→ **WHAT YOU WILL DO**: Identify the lines bearing the string "collection" and gather them.

→ **DATA LINES**:
───

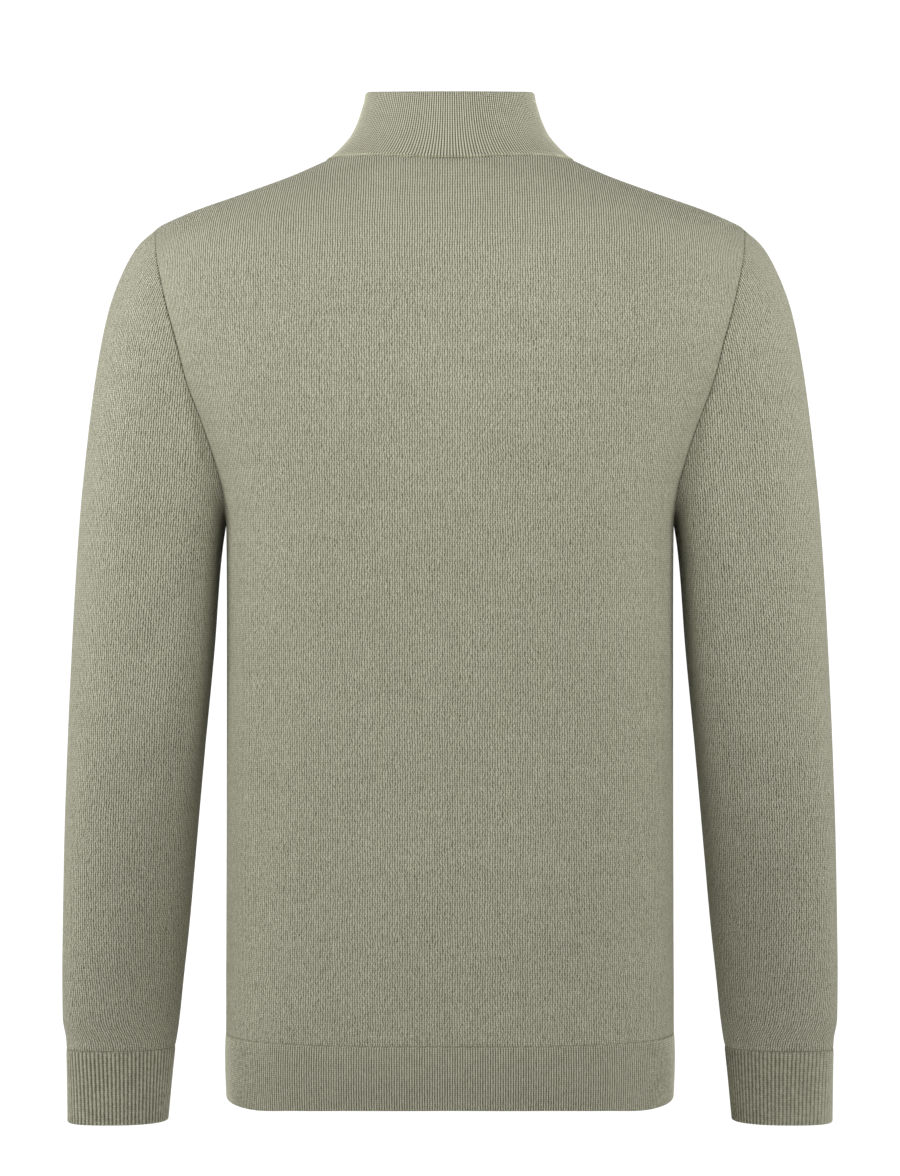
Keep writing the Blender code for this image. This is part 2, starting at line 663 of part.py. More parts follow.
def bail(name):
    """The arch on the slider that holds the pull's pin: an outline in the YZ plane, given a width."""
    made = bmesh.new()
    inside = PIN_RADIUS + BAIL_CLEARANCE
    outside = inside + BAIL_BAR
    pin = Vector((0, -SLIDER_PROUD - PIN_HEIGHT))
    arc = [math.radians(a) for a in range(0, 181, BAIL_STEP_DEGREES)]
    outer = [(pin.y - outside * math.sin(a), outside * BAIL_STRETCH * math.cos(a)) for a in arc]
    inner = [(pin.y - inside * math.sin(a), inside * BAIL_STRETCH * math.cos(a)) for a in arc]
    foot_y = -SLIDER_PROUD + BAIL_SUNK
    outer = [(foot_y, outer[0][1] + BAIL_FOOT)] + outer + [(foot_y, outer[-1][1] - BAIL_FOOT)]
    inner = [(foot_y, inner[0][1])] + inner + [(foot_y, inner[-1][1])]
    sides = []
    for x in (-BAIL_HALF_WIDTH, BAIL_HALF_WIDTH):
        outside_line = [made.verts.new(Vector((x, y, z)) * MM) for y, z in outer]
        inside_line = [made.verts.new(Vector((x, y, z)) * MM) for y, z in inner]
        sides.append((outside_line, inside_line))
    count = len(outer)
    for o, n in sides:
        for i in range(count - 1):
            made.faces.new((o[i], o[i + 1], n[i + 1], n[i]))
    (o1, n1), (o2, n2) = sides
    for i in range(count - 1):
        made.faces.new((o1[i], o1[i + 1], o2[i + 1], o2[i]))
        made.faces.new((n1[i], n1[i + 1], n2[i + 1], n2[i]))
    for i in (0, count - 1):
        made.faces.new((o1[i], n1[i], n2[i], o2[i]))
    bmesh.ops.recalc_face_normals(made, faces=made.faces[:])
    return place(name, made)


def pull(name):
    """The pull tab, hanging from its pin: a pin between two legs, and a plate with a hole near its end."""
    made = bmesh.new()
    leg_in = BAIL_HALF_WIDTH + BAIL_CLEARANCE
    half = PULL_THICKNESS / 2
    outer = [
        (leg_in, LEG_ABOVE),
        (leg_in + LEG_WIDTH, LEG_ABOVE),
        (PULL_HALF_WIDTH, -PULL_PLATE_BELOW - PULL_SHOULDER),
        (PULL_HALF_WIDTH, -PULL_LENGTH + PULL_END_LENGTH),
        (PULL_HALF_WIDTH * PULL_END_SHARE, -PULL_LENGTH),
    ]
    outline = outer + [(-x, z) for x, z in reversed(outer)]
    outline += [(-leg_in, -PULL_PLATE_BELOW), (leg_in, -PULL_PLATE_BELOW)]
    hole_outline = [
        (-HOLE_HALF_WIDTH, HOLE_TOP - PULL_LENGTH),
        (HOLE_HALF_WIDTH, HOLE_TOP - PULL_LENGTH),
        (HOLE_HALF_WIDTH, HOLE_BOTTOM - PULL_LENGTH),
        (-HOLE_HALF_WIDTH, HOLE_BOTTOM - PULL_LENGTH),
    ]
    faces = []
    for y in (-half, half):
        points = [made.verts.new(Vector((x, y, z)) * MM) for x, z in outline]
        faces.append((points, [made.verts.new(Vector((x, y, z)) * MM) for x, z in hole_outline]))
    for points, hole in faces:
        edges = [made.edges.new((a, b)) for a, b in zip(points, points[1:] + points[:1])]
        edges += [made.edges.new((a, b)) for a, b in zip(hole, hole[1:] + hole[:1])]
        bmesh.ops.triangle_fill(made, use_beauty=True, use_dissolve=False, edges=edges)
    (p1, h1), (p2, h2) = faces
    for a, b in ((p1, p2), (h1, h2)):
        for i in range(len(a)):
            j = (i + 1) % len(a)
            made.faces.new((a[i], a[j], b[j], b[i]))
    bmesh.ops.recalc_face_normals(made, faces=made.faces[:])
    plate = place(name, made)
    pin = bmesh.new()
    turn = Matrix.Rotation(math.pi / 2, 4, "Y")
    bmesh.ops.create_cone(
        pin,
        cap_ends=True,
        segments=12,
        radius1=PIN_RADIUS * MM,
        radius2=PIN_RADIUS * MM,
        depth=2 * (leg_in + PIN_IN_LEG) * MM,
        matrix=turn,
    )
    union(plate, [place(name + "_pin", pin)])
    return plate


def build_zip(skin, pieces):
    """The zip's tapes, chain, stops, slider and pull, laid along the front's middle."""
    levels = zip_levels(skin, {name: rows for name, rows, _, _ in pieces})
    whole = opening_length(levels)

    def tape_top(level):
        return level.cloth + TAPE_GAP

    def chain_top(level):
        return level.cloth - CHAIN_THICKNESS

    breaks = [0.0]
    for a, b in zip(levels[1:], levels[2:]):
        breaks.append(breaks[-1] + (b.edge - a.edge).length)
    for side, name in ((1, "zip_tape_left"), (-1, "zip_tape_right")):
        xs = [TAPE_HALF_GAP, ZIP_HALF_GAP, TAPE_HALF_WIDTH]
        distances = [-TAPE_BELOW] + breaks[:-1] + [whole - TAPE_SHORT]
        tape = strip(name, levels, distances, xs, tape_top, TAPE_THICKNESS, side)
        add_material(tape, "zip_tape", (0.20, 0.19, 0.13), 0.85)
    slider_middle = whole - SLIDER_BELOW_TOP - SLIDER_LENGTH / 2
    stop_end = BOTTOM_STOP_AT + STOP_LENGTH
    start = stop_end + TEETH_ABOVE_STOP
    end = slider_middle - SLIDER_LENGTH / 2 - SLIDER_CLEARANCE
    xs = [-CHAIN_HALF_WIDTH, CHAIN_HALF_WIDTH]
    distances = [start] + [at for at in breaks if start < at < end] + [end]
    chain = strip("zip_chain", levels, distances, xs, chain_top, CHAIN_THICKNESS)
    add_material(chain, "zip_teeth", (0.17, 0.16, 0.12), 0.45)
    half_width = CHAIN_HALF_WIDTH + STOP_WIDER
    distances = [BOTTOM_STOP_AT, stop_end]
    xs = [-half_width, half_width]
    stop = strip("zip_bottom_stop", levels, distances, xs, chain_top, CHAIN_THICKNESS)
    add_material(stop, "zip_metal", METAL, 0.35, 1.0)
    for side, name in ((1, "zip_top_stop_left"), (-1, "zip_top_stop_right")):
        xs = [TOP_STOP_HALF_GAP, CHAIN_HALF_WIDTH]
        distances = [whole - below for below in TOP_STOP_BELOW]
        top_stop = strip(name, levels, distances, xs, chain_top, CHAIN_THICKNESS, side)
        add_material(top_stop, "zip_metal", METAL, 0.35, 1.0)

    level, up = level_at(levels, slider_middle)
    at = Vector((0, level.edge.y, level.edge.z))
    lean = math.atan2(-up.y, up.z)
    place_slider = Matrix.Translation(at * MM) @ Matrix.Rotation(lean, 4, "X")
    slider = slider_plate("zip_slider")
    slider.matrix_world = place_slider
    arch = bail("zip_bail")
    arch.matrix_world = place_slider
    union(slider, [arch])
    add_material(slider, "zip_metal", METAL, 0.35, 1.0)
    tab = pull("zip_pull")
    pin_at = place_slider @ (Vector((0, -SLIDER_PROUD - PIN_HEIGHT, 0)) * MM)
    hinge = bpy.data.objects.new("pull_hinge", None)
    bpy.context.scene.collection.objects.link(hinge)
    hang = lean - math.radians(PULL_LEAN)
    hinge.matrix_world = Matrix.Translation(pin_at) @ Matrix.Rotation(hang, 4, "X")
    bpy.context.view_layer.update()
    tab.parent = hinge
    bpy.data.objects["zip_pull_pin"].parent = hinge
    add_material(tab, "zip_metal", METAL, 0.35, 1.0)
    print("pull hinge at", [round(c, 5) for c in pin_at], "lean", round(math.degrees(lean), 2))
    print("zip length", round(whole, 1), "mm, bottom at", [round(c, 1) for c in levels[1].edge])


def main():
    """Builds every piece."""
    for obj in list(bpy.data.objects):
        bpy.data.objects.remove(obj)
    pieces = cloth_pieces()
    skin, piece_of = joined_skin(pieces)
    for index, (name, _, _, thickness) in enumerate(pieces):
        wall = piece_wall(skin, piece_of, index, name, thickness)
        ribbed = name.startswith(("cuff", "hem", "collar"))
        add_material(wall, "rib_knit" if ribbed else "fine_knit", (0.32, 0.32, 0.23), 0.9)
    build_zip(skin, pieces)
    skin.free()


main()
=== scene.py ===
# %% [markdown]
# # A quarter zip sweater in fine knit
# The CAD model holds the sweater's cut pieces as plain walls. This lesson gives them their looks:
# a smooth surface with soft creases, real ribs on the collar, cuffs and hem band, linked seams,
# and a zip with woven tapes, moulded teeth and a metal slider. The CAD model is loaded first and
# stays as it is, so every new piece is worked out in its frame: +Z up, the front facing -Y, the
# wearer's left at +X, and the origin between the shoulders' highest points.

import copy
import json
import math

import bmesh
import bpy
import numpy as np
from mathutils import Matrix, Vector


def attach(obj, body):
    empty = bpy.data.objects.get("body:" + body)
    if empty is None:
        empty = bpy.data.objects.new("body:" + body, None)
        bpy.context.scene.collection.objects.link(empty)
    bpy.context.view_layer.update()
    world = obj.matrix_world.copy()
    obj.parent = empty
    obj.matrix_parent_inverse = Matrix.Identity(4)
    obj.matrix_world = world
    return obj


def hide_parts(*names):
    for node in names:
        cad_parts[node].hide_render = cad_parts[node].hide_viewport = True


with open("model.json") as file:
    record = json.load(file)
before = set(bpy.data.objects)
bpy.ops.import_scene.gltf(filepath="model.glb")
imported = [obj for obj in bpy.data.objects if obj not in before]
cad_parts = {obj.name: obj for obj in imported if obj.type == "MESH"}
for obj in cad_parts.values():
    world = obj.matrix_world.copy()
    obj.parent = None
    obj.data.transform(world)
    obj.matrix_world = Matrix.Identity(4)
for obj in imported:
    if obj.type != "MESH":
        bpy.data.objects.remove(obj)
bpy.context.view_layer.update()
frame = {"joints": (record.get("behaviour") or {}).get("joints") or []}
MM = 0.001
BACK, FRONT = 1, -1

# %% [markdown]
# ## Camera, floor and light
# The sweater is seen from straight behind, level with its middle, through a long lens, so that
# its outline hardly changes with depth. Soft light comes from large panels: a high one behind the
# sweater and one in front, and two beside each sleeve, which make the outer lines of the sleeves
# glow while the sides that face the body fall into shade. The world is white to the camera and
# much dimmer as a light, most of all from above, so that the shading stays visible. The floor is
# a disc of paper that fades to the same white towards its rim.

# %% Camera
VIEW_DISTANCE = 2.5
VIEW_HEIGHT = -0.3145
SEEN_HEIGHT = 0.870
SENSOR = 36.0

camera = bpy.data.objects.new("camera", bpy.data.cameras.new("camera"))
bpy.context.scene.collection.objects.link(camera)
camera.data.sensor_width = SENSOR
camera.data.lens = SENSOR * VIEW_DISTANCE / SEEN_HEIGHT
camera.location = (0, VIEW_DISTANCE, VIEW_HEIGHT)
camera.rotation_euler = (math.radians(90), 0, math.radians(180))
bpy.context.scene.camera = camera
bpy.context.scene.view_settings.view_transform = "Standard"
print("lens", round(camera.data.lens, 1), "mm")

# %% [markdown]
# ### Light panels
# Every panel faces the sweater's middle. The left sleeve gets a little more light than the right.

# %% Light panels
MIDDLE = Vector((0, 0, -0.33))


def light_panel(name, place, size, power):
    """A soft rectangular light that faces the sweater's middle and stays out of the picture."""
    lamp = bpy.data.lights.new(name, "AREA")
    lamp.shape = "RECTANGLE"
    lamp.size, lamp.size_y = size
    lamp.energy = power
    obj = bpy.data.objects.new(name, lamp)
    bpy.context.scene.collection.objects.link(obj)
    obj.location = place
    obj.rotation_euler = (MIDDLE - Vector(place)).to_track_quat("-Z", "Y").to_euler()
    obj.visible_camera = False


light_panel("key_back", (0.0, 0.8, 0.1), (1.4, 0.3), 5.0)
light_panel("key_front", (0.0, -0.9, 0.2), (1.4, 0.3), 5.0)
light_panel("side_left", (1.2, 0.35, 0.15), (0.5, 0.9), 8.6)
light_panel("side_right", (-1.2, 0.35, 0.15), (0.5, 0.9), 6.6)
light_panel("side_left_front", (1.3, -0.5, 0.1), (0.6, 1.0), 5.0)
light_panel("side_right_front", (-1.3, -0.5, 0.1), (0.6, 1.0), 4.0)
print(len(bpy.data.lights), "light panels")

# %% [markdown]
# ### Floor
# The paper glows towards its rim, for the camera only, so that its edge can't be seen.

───

→ **RESULT**:
    bpy.context.scene.collection.objects.link(hinge)
        bpy.context.scene.collection.objects.link(empty)
bpy.context.scene.collection.objects.link(camera)
    bpy.context.scene.collection.objects.link(obj)